How to choose the right priority for your business
If your business is new, has little organic visibility, or needs leads this month, PPC usually deserves early attention. It buys time while you build local SEO correctly.
If your business already has some traction, wants lower lead costs, and needs stronger visibility in Maps and local organic results, local SEO should be the priority. That is how you move from chasing leads to owning more of your market.
If you are in a highly competitive industry, the decision comes down to cash flow and patience. Businesses with healthy margins and urgent revenue goals can use PPC to create short-term demand while investing in SEO behind the scenes. Businesses with a longer runway should focus heavily on local SEO because the long-term payoff is stronger.
The key is not choosing based on hype. Choose based on your sales cycle, service urgency, competition, and customer value. An emergency locksmith and a family law attorney should not make the same call in the same way.
What strong execution actually looks like
Neither channel works well with half-effort execution. PPC needs tight keyword targeting, smart geographic settings, strong landing pages, call tracking, and constant optimization. Local SEO needs serious work on your Google Business Profile, review acquisition, on-page local relevance, technical site health, and location authority.
That is why specialist execution matters. A generic agency may run ads or publish blog posts, but that is not the same as building local search dominance. For businesses that rely on calls, appointments, and booked jobs, the real goal is simple: show up where nearby buyers are searching and give them every reason to choose you.

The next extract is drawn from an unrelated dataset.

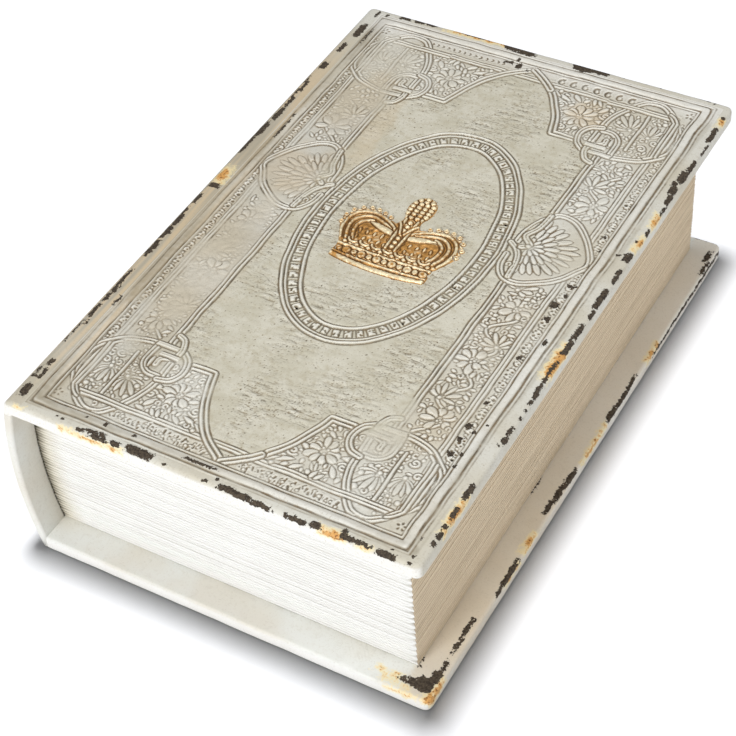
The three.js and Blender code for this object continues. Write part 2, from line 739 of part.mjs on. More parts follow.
add(box, "tray_floor", "wood", trayFloor());
add(box, "spine_wall", "wood", spineWall());
const { x0, y0, x1, y1 } = INSIDE;
add(box, "tail_wall", "wood", block(x0, WALL_TAIL, FLOOR_TOP, x1, y0, WALL_TOP));
add(box, "head_wall", "wood", block(x0, y1, FLOOR_TOP, x1, WALL_HEAD, WALL_TOP));
add(box, "fore_edge_wall", "wood", block(x1, WALL_TAIL, FLOOR_TOP, WALL_FORE, WALL_HEAD, WALL_TOP));
add(box, "tail_pages", "pages", endPages("tail"));
add(box, "head_pages", "pages", endPages("head"));
add(box, "fore_edge_pages", "pages", foreEdgePages());
const lined = FLOOR_TOP + LINING;
add(box, "floor_lining", "lining", block(x0, y0, FLOOR_TOP, x1, y1, lined));
add(box, "spine_lining", "lining", block(x0, y0, lined, x0 + LINING, y1, WALL_TOP));
add(box, "fore_edge_lining", "lining", block(x1 - LINING, y0, lined, x1, y1, WALL_TOP));
add(box, "tail_lining", "lining", block(x0 + LINING, y0, lined, x1 - LINING, y0 + LINING, WALL_TOP));
add(box, "head_lining", "lining", block(x0 + LINING, y1 - LINING, lined, x1 - LINING, y1, WALL_TOP));
add(box, "rim_paper", "pages", rimPaper());

add(lid, "front_board", "board", coverBoard(JOINT_WIDTH, LID_UNDERSIDE + LEATHER));
add(lid, "front_cover_leather", "leather", embossedLeather());
add(lid, "lid_lining", "lining", innerSheet(JOINT_WIDTH + CLEARANCE, LID_UNDERSIDE));
add(lid, "gold_crown", "gilt", crown());

const bookBox = new THREE.Group();
bookBox.add(box, lid);
const spineReach = bow(BOW_MIDDLE, -SEAT - BAND_RISE);
bookBox.position.set(-(COVER_WIDTH + spineReach) / 2, -COVER_LENGTH / 2, 0);

export default bookBox;
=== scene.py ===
"""The finished surfaces of a keepsake box in the shape of an old book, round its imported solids.

Shapes are worked out in millimetres in the covers' own frame: X = 0 at the covers' spine edge and
rising to the fore-edge, Y = 0 at the tail and rising to the head, Z = 0 at the underside. place()
turns them into metres about the box's middle.
"""

import bmesh
import bpy
import numpy as np
from mathutils import Matrix, Vector


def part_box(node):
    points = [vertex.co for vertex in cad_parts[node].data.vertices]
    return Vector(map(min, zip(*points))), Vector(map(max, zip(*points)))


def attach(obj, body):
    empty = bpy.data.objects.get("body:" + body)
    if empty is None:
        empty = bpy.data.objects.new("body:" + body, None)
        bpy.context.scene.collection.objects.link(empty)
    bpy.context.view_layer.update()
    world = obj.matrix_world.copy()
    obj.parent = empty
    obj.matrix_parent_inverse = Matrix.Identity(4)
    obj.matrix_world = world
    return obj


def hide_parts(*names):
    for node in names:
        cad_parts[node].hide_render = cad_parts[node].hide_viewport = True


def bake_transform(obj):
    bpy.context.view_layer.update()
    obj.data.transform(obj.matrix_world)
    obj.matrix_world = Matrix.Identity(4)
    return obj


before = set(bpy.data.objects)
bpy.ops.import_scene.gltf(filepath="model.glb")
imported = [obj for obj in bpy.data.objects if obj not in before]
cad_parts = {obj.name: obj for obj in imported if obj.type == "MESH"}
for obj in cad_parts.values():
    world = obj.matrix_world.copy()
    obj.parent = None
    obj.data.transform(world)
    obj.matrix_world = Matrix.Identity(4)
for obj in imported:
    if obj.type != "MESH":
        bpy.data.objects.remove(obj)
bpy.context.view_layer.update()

MM = 0.001

# Sizes shared with the solids
COVER_LENGTH, COVER_WIDTH, BOX_HEIGHT = 270.0, 170.0, 82.0
BOARD, LEATHER, CORNER_RADIUS = 5.0, 0.8, 3.0
TURN_IN = 15.0
SPINE_SWELL, SPINE_SET, SPINE_THICKNESS = 5.2, 1.2, 4.1
BAND_PLACES = 51.0 + 46.0 * np.arange(5)
JOINT_WIDTH, SHOULDER_RADIUS = 6.0, 4.0
TAIL, HEAD, FORE = 12.5, 261.5, 159.0
FACING, PAGE_PITCH, PAGE_GROOVE = 2.6, 1.56, 0.8
PATTERN_X, PATTERN_Y = 85.2, 134.5
OVAL_Y, OVAL_HALF_X, OVAL_HALF_Y, OVAL_BAND, BEAD_COUNT = 143.3, 38.9, 64.5, 7.6, 68
SHIELD_Y = 157.5
COVER = BOARD + 2 * LEATHER
LID_UNDERSIDE = BOX_HEIGHT - COVER
TRAY_TOP = LID_UNDERSIDE - 0.3
SPINE_TOP = LID_UNDERSIDE - 0.2
BOW_MIDDLE = BOX_HEIGHT / 2
BOW_RADIUS = (BOW_MIDDLE ** 2 + SPINE_SWELL ** 2) / (2 * SPINE_SWELL)
BOW_CENTRE = BOW_RADIUS - SPINE_SWELL - SPINE_SET

# The origin of the covers' frame, seen from the solids' frame
ORIGIN = np.array([
    COVER_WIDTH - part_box("front_cover_leather")[1].x / MM,
    COVER_LENGTH / 2 - (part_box("front_cover_leather")[0].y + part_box("front_cover_leather")[1].y) / 2 / MM,
    0.0,
])


def place(points):
    """Points in the covers' frame, in millimetres, as points in the solids' frame, in metres."""
    return (np.asarray(points, float) - ORIGIN) * MM


# Camera

SENSOR, LENS = 36.0, 93.327
EYE = (374.15, -332.71, 569.52)
RIGHT, DOWN, AHEAD = (0.86787, 0.49297, -0.06143), (0.31335, -0.63918, -0.70233), (-0.38549, 0.59028, -0.7092)


def make_camera():
    """The photo's camera, from the place and directions fitted to it."""
    data = bpy.data.cameras.new("camera")
    data.lens, data.sensor_width = LENS, SENSOR
    data.clip_start, data.clip_end = 0.01, 20
    camera = bpy.data.objects.new("camera", data)
    axes = np.array([RIGHT, -np.array(DOWN), -np.array(AHEAD)]).T
    camera.matrix_world = Matrix.Translation(place(EYE)) @ Matrix(axes).to_4x4()
    bpy.context.scene.collection.objects.link(camera)
    bpy.context.scene.camera = camera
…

FMS Online Marketing is built around that outcome for local service businesses that want more than basic marketing support. The advantage comes from focusing on local search performance where real buying intent lives.
If you are deciding between PPC and local SEO, do not ask which tactic sounds better. Ask which one helps your business win more qualified local customers at a cost that supports growth. The strongest strategy is the one that gets you leads now without forcing you to rent your visibility forever.